Você já assistiu essa cena antes: o presidente Jair Bolsonaro dá uma declaração agressiva sobre o Congresso ou a democracia, os políticos produzem notas toscas de repúdio, os jornais publicam editoriais recheados de adjetivos e dois dias depois tudo segue como se nada houvesse acontecido. Até que acontece de novo. E de novo. E de novo. Parece uma cena do filma Dia da Marmota. A diferença é, Bolsonaro sabe o que está fazendo.
O presidente acredita (o que significa que não importa se é fato ou não, pois as ações correspondem à crença) que há o risco de sofrer um processo de impeachment. Para impedir o destino de Collor e Dilma, Bolsonaro precisa ter uma base no Congresso e uma militância inflamada nas ruas e nas redes.
Para o primeiro passo, ele autorizou o ministro general Luiz Eduardo Ramos a negociar cargos no governo com os partidos do Centrão, ressuscitando o velho toma-lá-dá-cá que os bolsonaristas combatiam tanto na campanha. Como se trata de Bolsonaro, nunca se sabe se ele não irá desautorizar o general mais à frente, mas por enquanto as negociações estão andando.
Para a segunda parte, o presidente se colocou na sua posição favorita, a de vítima de uma conspiração das elites da “velha política”. Daí a participar de atos a favor do fechamento do Congresso, impeachment de ministros do Supremo e um novo AI-5 é apenas a consequência natural. Bolsonaro não foi a uma manifestação golpista porque se acha capaz de uma quartelada. Ele foi para reascender o apoio dos seus eleitores e assustar os congressistas.
A postura anti-quarentena de Bolsonaro na crise do coronavírus afeta a sua popularidade. Por um lado, aumentou a quantidade de brasileiros que rejeitam completamente o governo (era de 36% e agora são 42%, segundo a XP/Ipespe). Hoje o Datafolha mostrou um novo indicador, a de que cresce o apoio ao presidente entre trabalhadores aptos a receber o auxílio emergencial de R$ 600. São informais, trabalhadores sem registro ou que ganham até 2 salários mínimos – as primeiras vítimas da recessão que se anuncia para o resto do ano. Para essas pessoas, Bolsonaro é o único político ao seu lado, justamente por defender a reabertura da economia de uma forma irresponsável durante a pandemia.
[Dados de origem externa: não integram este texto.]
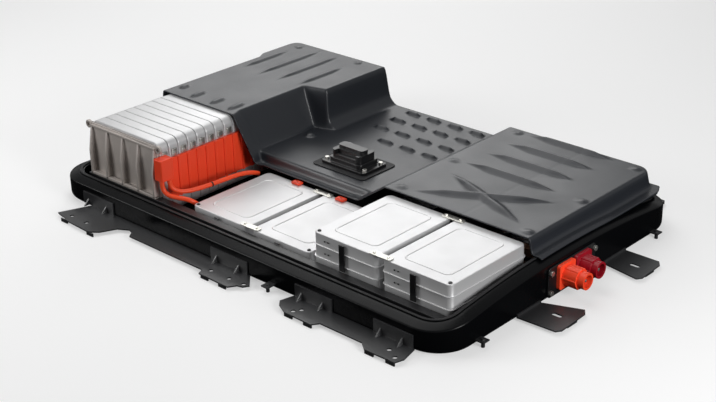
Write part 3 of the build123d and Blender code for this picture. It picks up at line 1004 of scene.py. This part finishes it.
    def knots(self, low: float, high: float, places: tuple, coarse: float) -> Array:
        """Grid lines that lie closer together near some places.

        Args:
            low: the first line.
            high: the last line.
            places: rows of (place, reach to each side, spacing there).
            coarse: spacing elsewhere.

        Returns:
            The lines, from the inverse of the summed density. The spacing grows by a third of the
            distance beyond each reach.
        """
        even = np.linspace(low, high, self.samples)
        centre, reach, fine = np.array(places).T[:, None, :]
        away = np.maximum(np.abs(even[:, None] - centre) - reach, 0)
        spacing = np.minimum(np.min(fine + away / 3, axis=1), coarse)
        total = np.cumsum(1 / spacing) * (even[1] - even[0])
        total -= total[0]
        return np.interp(np.linspace(0, total[-1], int(round(total[-1])) + 1), total, even)

    def clamped(self, x: Array, y: Array) -> tuple[Array, Array, Array]:
        """Moves points that lie off the sheet to its nearest edge.

        Args:
            x: positions along the pack.
            y: positions across it.

        Returns:
            The new positions and which points lay on the sheet.
        """
        centre = (self.rim.rear + self.rim.front) / 2
        half = np.array([(self.rim.front - self.rim.rear) / 2, self.rim.half]) - self.outer
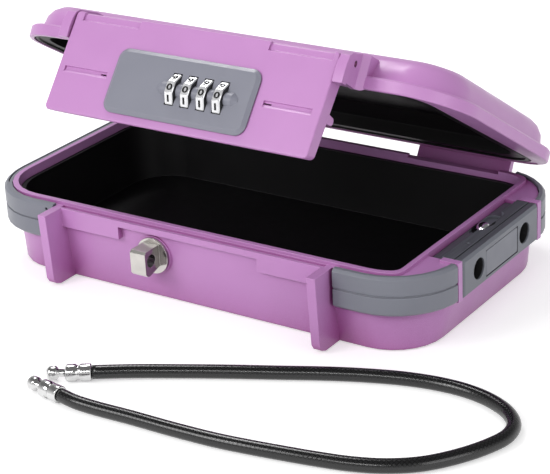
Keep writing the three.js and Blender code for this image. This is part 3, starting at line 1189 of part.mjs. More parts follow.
function makeFerrule(atStart) {
  const r = FERRULE_R;
  const l = FERRULE_LENGTH;
  return layAlong([[0, 0], [r - 0.4, 0], [r, 0.5], [r, l * 0.42], [r - 0.7, l * 0.48], [r - 0.7, l * 0.56],
    [r, l * 0.62], [r, l - 0.6], [r - 0.6, l], [0, l]], atStart, GAP, 20);
}

function makeStud(atStart) {
  const n = STUD_NECK_R;
  const h = STUD_HEAD_R;
  const l = STUD_LENGTH;
  return layAlong([[0, 0], [n, 0], [n, l * 0.34], [h - 0.5, l * 0.4], [h, l * 0.48], [h, l * 0.8],
    [h - 0.9, l * 0.96], [0, l]], atStart, FERRULE_LENGTH + 2 * GAP, 20);
}

// Assembly

const safe = new THREE.Group();

function addPiece(parent, name, shape, look) {
  const geometry = shape.isBufferGeometry ? shape : geometryOf(shape);
  geometry.computeVertexNormals();
  const mesh = new THREE.Mesh(geometry, new THREE.MeshStandardMaterial(COLOURS[look]));
  mesh.name = name;
  parent.add(mesh);
  return mesh;
}

// A group whose content is drawn closed, turned open about a line along x
function swung(parent, y, z, degrees) {
  const frame = new THREE.Group();
  frame.position.set(0, y, z);
  frame.rotation.x = -THREE.MathUtils.degToRad(degrees);
  const drawn = new THREE.Group();
  drawn.position.set(0, -y, -z);
  frame.add(drawn);
  parent.add(frame);
  return drawn;
}

addPiece(safe, "base_shell", makeBaseShell(), "shell");
addPiece(safe, "base_liner", makeBaseLiner(), "liner");
addPiece(safe, "bumper_left", makeLeftBumper(), "trim");
addPiece(safe, "bumper_front_right", makeRightBumper(-1), "trim");
addPiece(safe, "bumper_rear_right", makeRightBumper(1), "trim");
addPiece(safe, "cable_lock_housing", makeHousing(), "trim");
addPiece(safe, "access_panel", makePanel(), "trim");
[["front", -1], ["rear", 1]].forEach(([place, side]) => addPiece(safe, `housing_screw_${place}`,
  makeHousingScrew(side), "steel"));
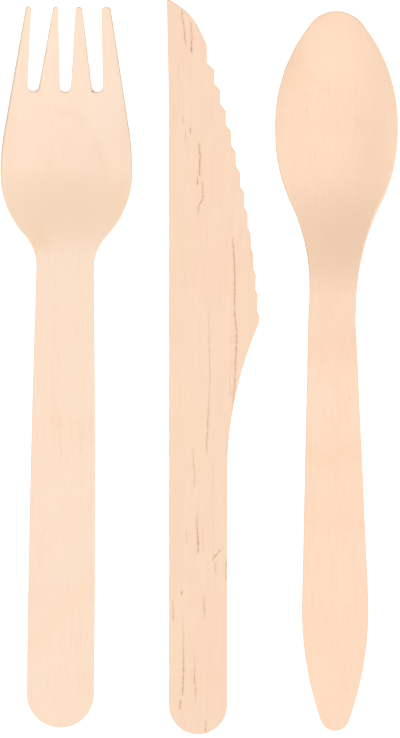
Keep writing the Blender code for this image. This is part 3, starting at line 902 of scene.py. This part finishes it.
def knife_birch():
    """Birch with brown streaks that run along the blade and handle."""
    grain, shade, height, gloss = birch("knife_birch_look", KNIFE_COLOUR, KNIFE_TONE, seed=2)
    wobble = grain.swing(grain.noise((40.0, 2.2, 40.0), 3.0, 0.6), STREAK_WOBBLE)
    thick = grain.range(grain.noise((40.0, 0.9, 40.0), 2.0, 0.6, shift=(3, 0, 0)), 0.3, 0.7, 0.45, 1.45)
    streaks = flanks = 0.0
    for route in KNIFE_STREAKS:
        core, flank = grain.streak(route, STREAK_WIDTH, wobble, thick)
        streaks = grain.math("MAXIMUM", streaks, core)
        flanks = grain.math("MAXIMUM", flanks, flank)
    front = grain.range(grain.marked("depth"), 0.55, 0.85)
    grainy = grain.range(grain.noise((0.2, 1.2, 0.2), 2.0, 0.6), 0.25, 0.6, 0.55, 1.0)
    streaks = grain.times(grain.times(streaks, grainy), front)

    # faint streaks everywhere, the back included, and bands between warm and pale, yellow and pink
    thin = grain.range(grain.noise((0.34, 12.0, 0.34), 2.0, 0.45, shift=(7, 3, 1)), 0.66, 0.74)
    thin = grain.times(thin, grain.range(grain.noise((6.0, 20.0, 6.0), 1.0), 0.45, 0.6))
    thin = grain.times(thin, grain.range(front, 0.0, 1.0, 0.7, 0.22))
    marks = grain.math("MAXIMUM", streaks, thin)
    halo = grain.range(grain.noise((1.3, 30.0, 1.3), 2.0, 0.5, shift=(2, 6, 1)), 0.55, 0.75)
    warm = tinted(KNIFE_COLOUR, (0.98, 0.93, 0.88))
    pale = tinted(KNIFE_COLOUR, (1.01, 1.03, 1.05))
    shade = grain.blend(grain.times(halo, 0.35), shade, warm)
    fibre = grain.noise((0.42, 15.0, 0.42), 3.0, 0.6, shift=(4, 9, 2))
    shade = grain.blend(grain.range(fibre, 0.52, 0.78, 0, 0.55), shade, warm)
    shade = grain.blend(grain.range(fibre, 0.46, 0.24, 0, 0.5), shade, pale)
    zone = grain.noise((6.0, 26.0, 6.0), 2.0, 0.5, 0.5, shift=(6, 1, 7))
    yellow = tinted(KNIFE_COLOUR, (0.985, 1.0, 0.935))
    pink = tinted(KNIFE_COLOUR, (1.0, 0.955, 0.965))
    shade = grain.blend(grain.range(zone, 0.50, 0.72, 0, 0.7), shade, yellow)
    shade = grain.blend(grain.range(zone, 0.48, 0.28, 0, 0.6), shade, pink)
    flanks = grain.times(grain.times(flanks, 0.38), front)
    shade = grain.blend(flanks, shade, FLANK_COLOUR)
    shade = grain.blend(grain.times(marks, 0.86), shade, STREAK_COLOUR)
    height = grain.math("SUBTRACT", height, grain.times(marks, 0.7))
    gloss = grain.math("ADD", gloss, grain.times(marks, 0.1), clamp=True)
    return finished(grain, shade, height, gloss)


def spoon_birch():
    """Birch with flamed bands across the handle and small flecks in the bowl."""
    grain, shade, height, gloss = birch("spoon_birch_look", SPOON_COLOUR, SPOON_TONE_AND_PAINTED_LIGHT, seed=3)
    y = grain.math("DIVIDE", grain.y, MM)

    # the neck and bowl are painted a little lighter: painted light that evens them with the handle, which
    # the lamp favours; the bowl also has specks
    bowl = grain.range(y, 20.0, 34.0)
    bowl_painted_light = grain.times(grain.range(y, 11.0, 20.0), grain.range(y, 71.0, 62.0))
    shade = grain.blend(bowl_painted_light, shade, (1.035, 1.035, 1.035), "MULTIPLY")
    speck = grain.range(grain.noise((0.7, 1.1, 0.7), 1.0, 0.4, shift=(1, 1, 4)), 0.74, 0.84)
    specks = grain.times(speck, grain.times(bowl, 0.10))
    shade = grain.blend(specks, shade, STREAK_COLOUR)

    # a faint slanting line across the bowl: paler above it, browner on it
    warm = tinted(SPOON_COLOUR, (1.0, 0.94, 0.89))
    pale = tinted(SPOON_COLOUR, (1.02, 1.035, 1.02))
    x = grain.math("DIVIDE", grain.x, MM)
    wave = grain.math("SUBTRACT", grain.noise((4.0, 4.0, 4.0), 2.0), 0.5)
    line = grain.curve(grain.x, BOWL_LINE, 40, 72)
    above = grain.math("SUBTRACT", grain.math("ADD", y, grain.times(wave, 1.6)), line)
    shade = grain.blend(grain.range(above, 0.5, 5.0, 0, 0.3), shade, pale)
    broken = grain.range(grain.noise((2.2, 3.5, 2.2), 2.0, 0.6, shift=(5, 2, 8)), 0.35, 0.70)
    on_line = grain.times(grain.range(grain.math("ABSOLUTE", above), 1.5, 0.1, 0, 0.85), broken)
    shade = grain.blend(on_line, shade, warm)

    # warmer spots, a golden zone where the neck runs into the bowl, which is painted light that lightens and
    # warms the shade on that slope, and a brown dot
    shifted = grain.math("ADD", y, grain.times(wave, 9.0))
    for place, reach, share in SPOON_WARM_SPOTS:
        spot = grain.spot(x, shifted, place, reach)
        shade = grain.blend(grain.times(spot, share), shade, warm)
    golden = tinted(SPOON_COLOUR, (1.05, 1.025, 0.985))
    shade = grain.blend(grain.times(grain.spot(x, shifted, *SPOON_GOLDEN_PAINTED_LIGHT_ZONE), 0.9), shade, golden)
    dot = grain.spot(x, shifted, *SPOON_DOT)
    shade = grain.blend(grain.times(dot, 0.10), shade, STREAK_COLOUR)
    return finished(grain, shade, height, gloss)


def lamp(name, tilt, turn, strength, spread):
    """A soft sun whose light comes from tilt degrees off the vertical, turned round from -Y."""
    data = bpy.data.lights.new(name, "SUN")
    data.energy = strength
    data.angle = radians(spread)
    made = bpy.data.objects.new(name, data)
    made.rotation_euler = (radians(tilt), 0, radians(turn))
    bpy.context.collection.objects.link(made)


def looking_rays(nodes, links):
    """1 for rays from the camera, also after a reflection or through glass, and 0 for light on surfaces."""
    path = nodes.new("ShaderNodeLightPath")
    found = path.outputs["Is Camera Ray"]
    for kind in ("Is Glossy Ray", "Is Transmission Ray"):
        either = nodes.new("ShaderNodeMath")
        either.operation = "MAXIMUM"
        links.new(found, either.inputs[0])
        links.new(path.outputs[kind], either.inputs[1])
        found = either.outputs[0]
    return found


def white_floor():
    """A matt floor whose glow is seen but lights nothing, so that it looks white under a soft light."""
    side = FLOOR_HALF_SIDE
    corners = [(-side, -side, 0), (side, -side, 0), (side, side, 0), (-side, side, 0)]
    mesh = bpy.data.meshes.new("floor")
    mesh.from_pydata(corners, [], [(0, 1, 2, 3)])
    floor = bpy.data.objects.new("floor", mesh)
    floor.location.z = -FLOOR_BELOW * MM
    bpy.context.collection.objects.link(floor)
    paint = bpy.data.materials.new("floor_white")
    paint.use_nodes = True
    nodes, links = paint.node_tree.nodes, paint.node_tree.links
    base = nodes["Principled BSDF"]
    base.inputs["Base Color"].default_value = (FLOOR_WHITE, FLOOR_WHITE, FLOOR_WHITE, 1)
    base.inputs["Roughness"].default_value = 0.9
    base.inputs["Specular IOR Level"].default_value = 0.0
    glow = nodes.new("ShaderNodeEmission")
    level = nodes.new("ShaderNodeMath")
    level.operation = "MULTIPLY"
    level.inputs[1].default_value = FLOOR_GLOW
    links.new(looking_rays(nodes, links), level.inputs[0])
    links.new(level.outputs[0], glow.inputs["Strength"])
    both = nodes.new("ShaderNodeAddShader")
    links.new(base.outputs[0], both.inputs[0])
    links.new(glow.outputs[0], both.inputs[1])
    links.new(both.outputs[0], nodes["Material Output"].inputs["Surface"])
    mesh.materials.append(paint)


def white_world():
    """A world that is white to look at and gives a weaker light."""
    world = bpy.data.worlds.new("white")
    bpy.context.scene.world = world
    world.use_nodes = True
    nodes, links = world.node_tree.nodes, world.node_tree.links
    back = nodes["Background"]
    back.inputs["Color"].default_value = (1, 1, 1, 1)
    strength = nodes.new("ShaderNodeMapRange")
    strength.inputs["To Min"].default_value = WORLD_LIGHT
    strength.inputs["To Max"].default_value = WORLD_SEEN
    links.new(looking_rays(nodes, links), strength.inputs["Value"])
    links.new(strength.outputs[0], back.inputs["Strength"])


def camera_above():
    data = bpy.data.cameras.new("camera")
    data.sensor_fit = "VERTICAL"
    data.sensor_height = SENSOR_HEIGHT
    data.lens = SENSOR_HEIGHT * CAMERA_PLACE[2] / PICTURE_HEIGHT
    data.clip_end = CLIP_END
    camera = bpy.data.objects.new("camera", data)
    camera.location = CAMERA_PLACE
    bpy.context.collection.objects.link(camera)
    bpy.context.scene.camera = camera


def studio():
    """A white floor and world, a soft main light from the butts' side, and the camera straight above."""
    white_floor()
    white_world()
    lamp("main_light", LIGHT_TILT, LIGHT_TURN, LIGHT_STRENGTH, LIGHT_SPREAD)
    camera_above()
    bpy.context.scene.view_settings.view_transform = "Standard"


def dress(name, outline, form, lean, seed, material):
    """Puts one utensil in place of its node, in its own material."""
    piece = utensil(name, outline, form, lean, seed)
    piece.data.materials.append(material)
    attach(piece, "root")
    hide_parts(name)


studio()
dress("fork", fork_outline(), fork_form, FORK_LEAN, seed=11, material=fork_birch())
dress("knife", knife_outline(), flat_form, 0.0, seed=12, material=knife_birch())
dress("spoon", spoon_outline(), spoon_form, SPOON_LEAN, seed=13, material=spoon_birch())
O coronavírus está provocando um reordenamento das forças políticas, tirando de Bolsonaro o apoio dos mais ricos, mas em troca lhe dando sustentação na classe média baixa. Teremos tragédias em série nos próximos meses, com milhares de mortes, hospitais em colapso, desemprego de milhões e falência de milhares de empresas. Mas Bolsonaro não está sozinho.